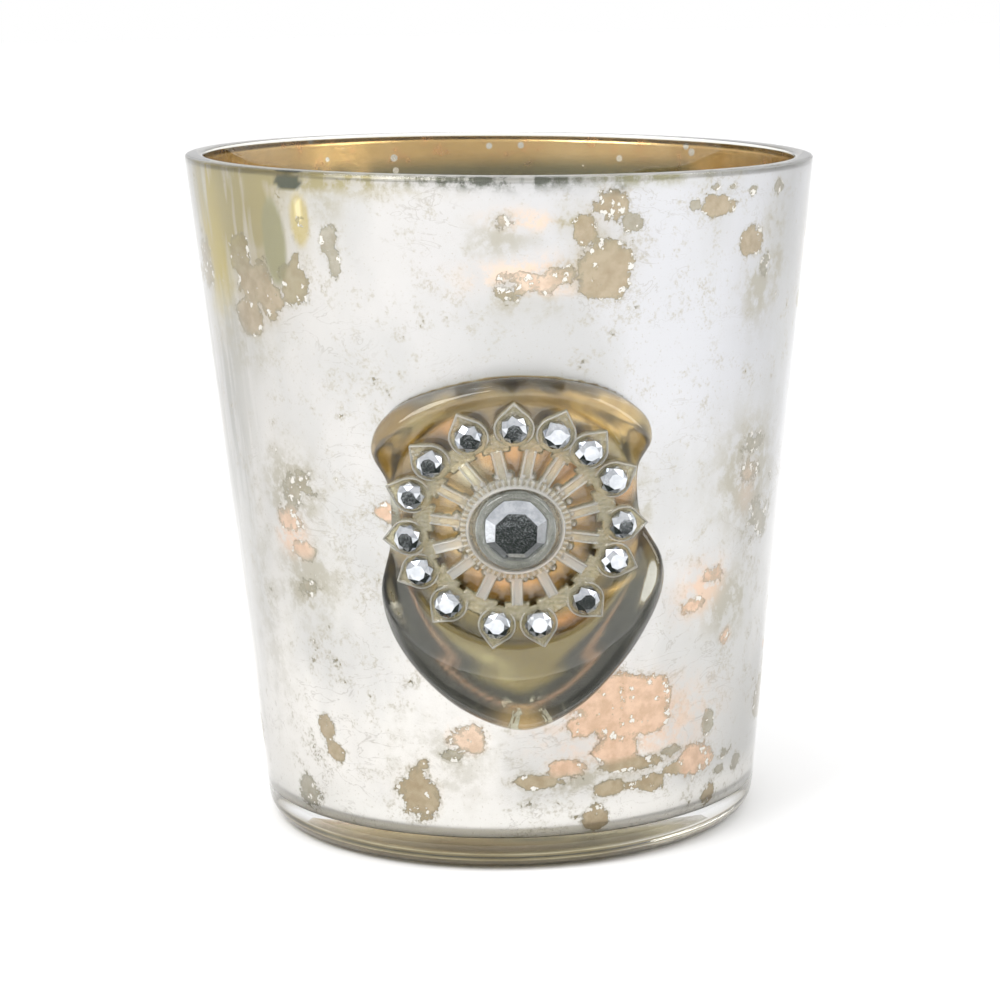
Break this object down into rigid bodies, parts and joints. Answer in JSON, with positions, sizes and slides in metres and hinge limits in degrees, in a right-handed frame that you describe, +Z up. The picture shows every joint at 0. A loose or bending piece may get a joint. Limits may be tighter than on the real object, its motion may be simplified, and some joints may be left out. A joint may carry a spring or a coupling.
{
  "type": "tealight holder",
  "caption": "Tapered mercury-glass tealight holder with a pressed sunburst medallion of faceted stones on a clear glass pad, and a lift-out tealight.",
  "frame": {"origin": "centre of the foot, on the surface it stands on", "axes": "+Z up along the cup's axis, -Y out through the middle of the medallion, +X to the right as seen from the front"},
  "size_m": [0.0748, 0.0761, 0.0807],
  "materials": {
    "clear_glass": "clear blown glass, rim cut flat with ground bevels",
    "silver_coat": "silvering, worn away in patches",
    "gold_lacquer": "glossy gold lacquer over the silvering",
    "pad_glass": "clear glass, fused to the wall",
    "sunburst_glass": "pressed clear glass",
    "stone_crystal": "cut and foil-backed",
    "tin_aluminium": "thin drawn sheet",
    "candle_wax": "smooth paraffin wax",
    "wick_cotton": "braided waxed cotton",
    "tab_steel": "tinned steel"
  },
  "bodies": {
    "holder": {"glass_cup": "clear_glass", "silver_lining": "silver_coat", "gold_lining": "gold_lacquer", "glass_pad": "pad_glass", "sunburst": "sunburst_glass", "centre_stone": "stone_crystal", "petal_stone_01": "stone_crystal", "petal_stone_02": "stone_crystal", "petal_stone_03": "stone_crystal", "petal_stone_04": "stone_crystal", "petal_stone_05": "stone_crystal", "petal_stone_06": "stone_crystal", "petal_stone_07": "stone_crystal", "petal_stone_08": "stone_crystal", "petal_stone_09": "stone_crystal", "petal_stone_10": "stone_crystal", "petal_stone_11": "stone_crystal", "petal_stone_12": "stone_crystal", "petal_stone_13": "stone_crystal", "petal_stone_14": "stone_crystal", "petal_stone_15": "stone_crystal"},
    "tealight": {"tealight_tin": "tin_aluminium", "tealight_wax": "candle_wax", "tealight_wick": "wick_cotton", "wick_tab": "tab_steel"}
  },
  "joints": [
    {"name": "tealight_lift", "type": "slide", "parent": "holder", "child": "tealight", "axis": [0, 0, 1], "range_m": [0, 0.085]}
  ]
}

★ ★ ★ ★ ★

*Problem*.
Return the lines above exactly, keeping every word.

*Task answer*.
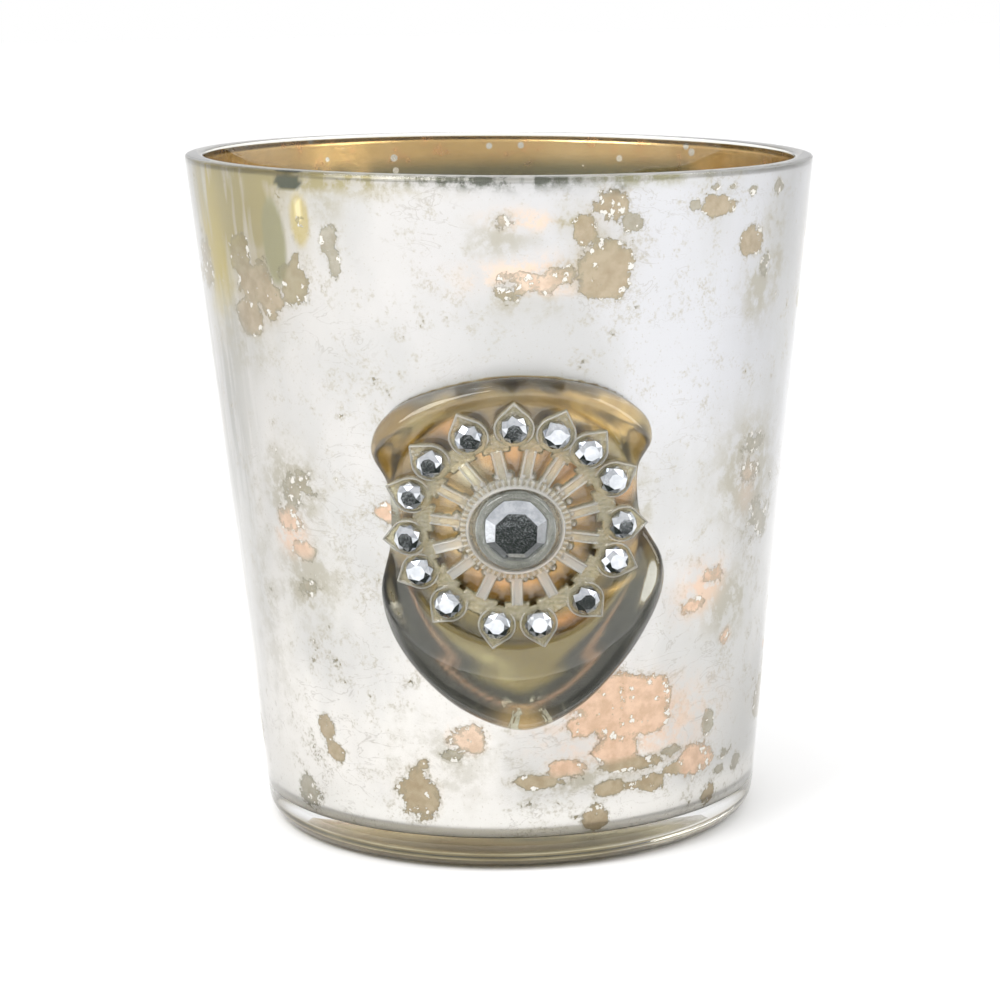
Break this object down into rigid bodies, parts and joints. Answer in JSON, with positions, sizes and slides in metres and hinge limits in degrees, in a right-handed frame that you describe, +Z up. The picture shows every joint at 0. A loose or bending piece may get a joint. Limits may be tighter than on the real object, its motion may be simplified, and some joints may be left out. A joint may carry a spring or a coupling.
{
  "type": "tealight holder",
  "caption": "Tapered mercury-glass tealight holder with a pressed sunburst medallion of faceted stones on a clear glass pad, and a lift-out tealight.",
  "frame": {"origin": "centre of the foot, on the surface it stands on", "axes": "+Z up along the cup's axis, -Y out through the middle of the medallion, +X to the right as seen from the front"},
  "size_m": [0.0748, 0.0761, 0.0807],
  "materials": {
    "clear_glass": "clear blown glass, rim cut flat with ground bevels",
    "silver_coat": "silvering, worn away in patches",
    "gold_lacquer": "glossy gold lacquer over the silvering",
    "pad_glass": "clear glass, fused to the wall",
    "sunburst_glass": "pressed clear glass",
    "stone_crystal": "cut and foil-backed",
    "tin_aluminium": "thin drawn sheet",
    "candle_wax": "smooth paraffin wax",
    "wick_cotton": "braided waxed cotton",
    "tab_steel": "tinned steel"
  },
  "bodies": {
    "holder": {"glass_cup": "clear_glass", "silver_lining": "silver_coat", "gold_lining": "gold_lacquer", "glass_pad": "pad_glass", "sunburst": "sunburst_glass", "centre_stone": "stone_crystal", "petal_stone_01": "stone_crystal", "petal_stone_02": "stone_crystal", "petal_stone_03": "stone_crystal", "petal_stone_04": "stone_crystal", "petal_stone_05": "stone_crystal", "petal_stone_06": "stone_crystal", "petal_stone_07": "stone_crystal", "petal_stone_08": "stone_crystal", "petal_stone_09": "stone_crystal", "petal_stone_10": "stone_crystal", "petal_stone_11": "stone_crystal", "petal_stone_12": "stone_crystal", "petal_stone_13": "stone_crystal", "petal_stone_14": "stone_crystal", "petal_stone_15": "stone_crystal"},
    "tealight": {"tealight_tin": "tin_aluminium", "tealight_wax": "candle_wax", "tealight_wick": "wick_cotton", "wick_tab": "tab_steel"}
  },
  "joints": [
    {"name": "tealight_lift", "type": "slide", "parent": "holder", "child": "tealight", "axis": [0, 0, 1], "range_m": [0, 0.085]}
  ]
}